By the time we woke up, the smell of spaghetti and fresh bread was overwhelming…and welcome. We emptied the giant salad bowls and bread baskets, but couldn’t even get to the bottom of the vat of spaghetti – and we really tried! A quick rehearsal with the Sheridan Chorale, and it was time to dress for the concert. With an almost-full house, and the excitement of our first performance, we took the stage. The kids were extraordinary. They sang their way through Act I with the audience alternately laughing and crying. The tour program is similar to Spring with the Children’s Chorale, celebrating children, including the nursery rhyme set, “Witness,” and closing with “Swingin’ with the Saints.” It’s one of my favorite programs in several years. Act II was a winner as well, with the usual “Getting to Know You” and “Take Me Out to the Ballgame,” and ending with over 130 kids on stage singing “Pasta.” Always a crowd favorite. The Sheridan Chorales opened both acts with a song of their own, a preview of their next week’s concert on the same stage. The applause was loud and long, but couldn’t match my feelings of pride for what this group of performers accomplished. And this is the only the first performance!!

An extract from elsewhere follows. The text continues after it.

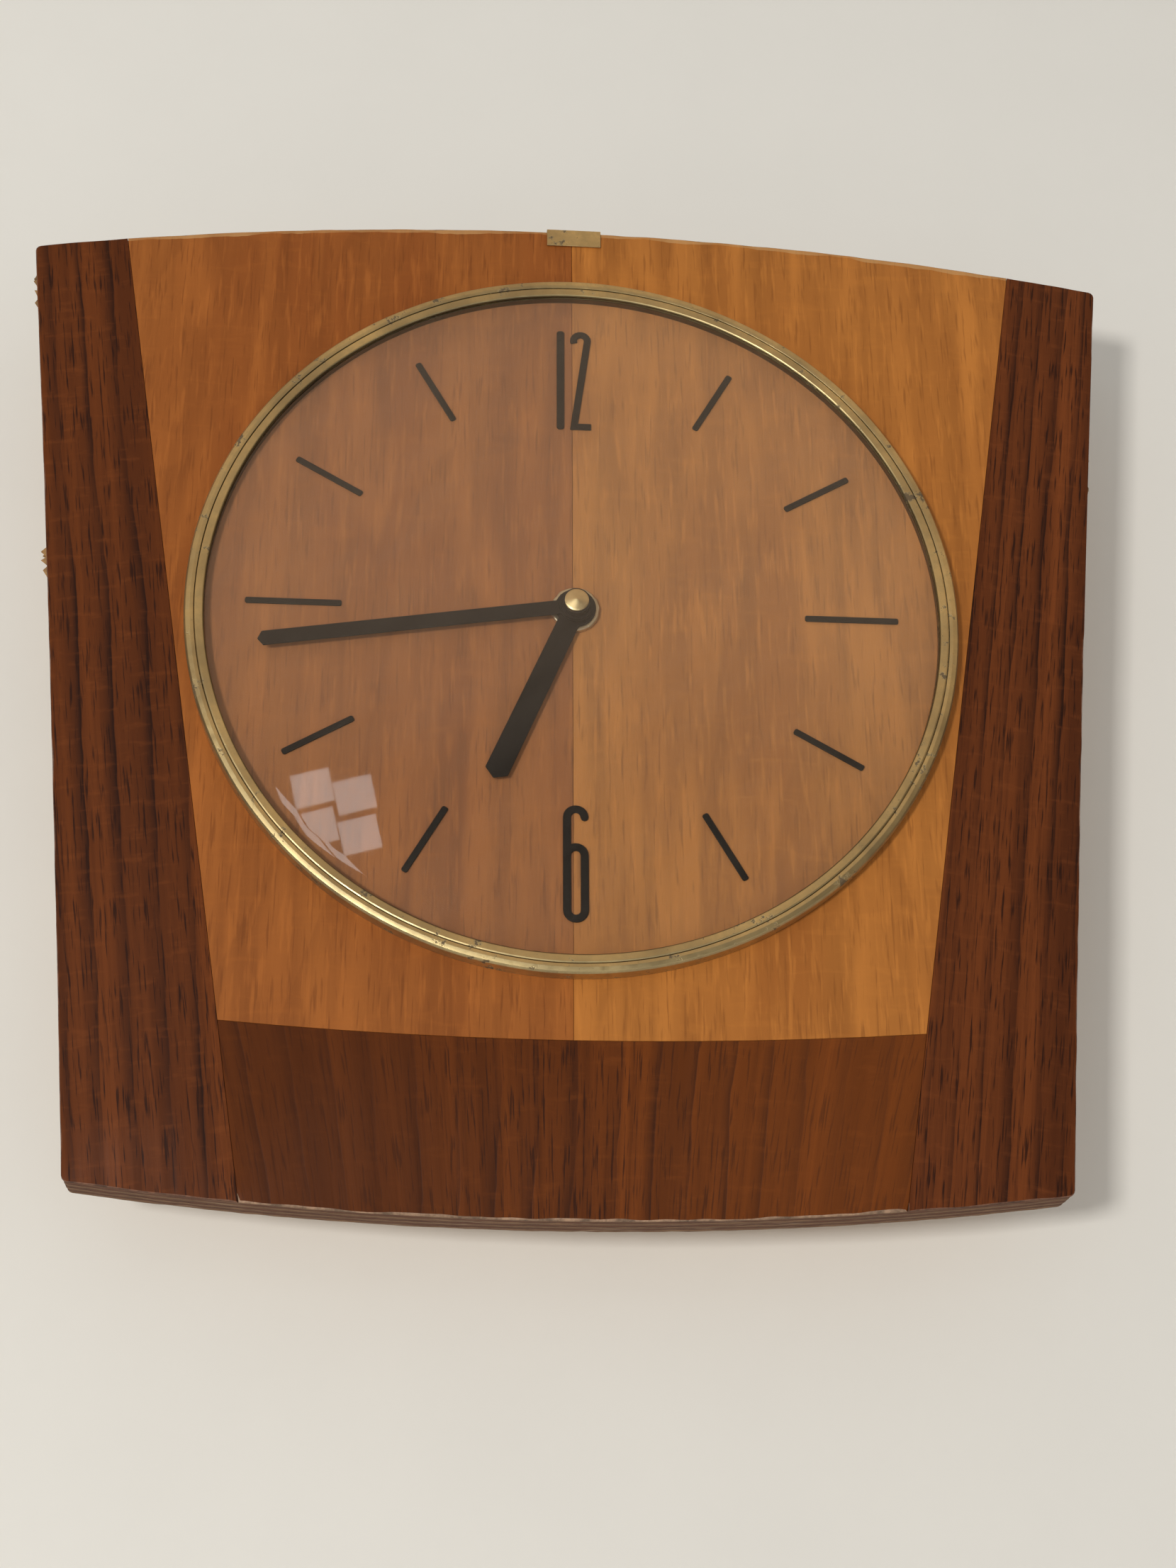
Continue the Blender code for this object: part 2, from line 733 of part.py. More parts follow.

Back to today, Friday. A looooooong travel day. So long that Arrow Bus Lines sent another driver to share the day with Andrew so that we could make it from Sheridan all the way to Spokane. After our drizzly start (see paragraph one), with thank you notes written and posted, the remainder of the day has been stunningly beautiful. Blue sky, snow-capped mountains, and sparkling rivers. We thought it was going to have to be a movie day. You know, it’s cold and rainy outside so let’s just curl up and watch movies all day. That was Mrs. Proffitt’s idea, and her students thought that would be just grand! But no, it cleared up and we went to school! Everyone received a good report on their first full day of studying. There has also been ample time for journaling, sketching and some map work.
I don’t know if you’ve noticed, but Dairy Queen is celebrating its 25th Anniversary this week and offering buy one, get one for 25 cents. We noticed. And we just happened past a DQ in Butte precisely at snack time. With a little cajoling, we snagged the deal of the quarter-century! The two young DQ workers were pretty determined to follow the “only two at 25 cents per party” policy until I politely agreed to bring the kids to the window four at a time and pay separately for each “party” if need be. Once she figured out I wasn’t taking my bus and leaving, she gave in. After that, they were the picture of efficiency, though it still took us almost an hour to blizzard everyone. It was a nice break in the day, with the sun shining, a big, empty dirt lot to “hang” in, and a large Hastings (books, videos, music, and coffee) with a very friendly staff and, most importantly, BATHROOMS with a charming 6’9” young man in charge of the key. Hastings in Butte – another not-to-be-missed spot!
More study time, another movie, another snack, and we’re going to be at the Spokane Golden Corral in no time. Alum and super Grad Katherine DeGreef is waiting patiently for our arrival. She is a freshman at Gonzaga University and has had this date on her calendar since last fall. She’ll join us for dinner and then we will be off to bed at the local Howard Johnson’s. Hopefully far from the local RR tracks.
Signing off to watch Madagascar – which I’ve never seen, but must be funny based on the belly-laughs that are floating over my head from the back of the bus!
Weather beautiful, company perfect, wish you were here!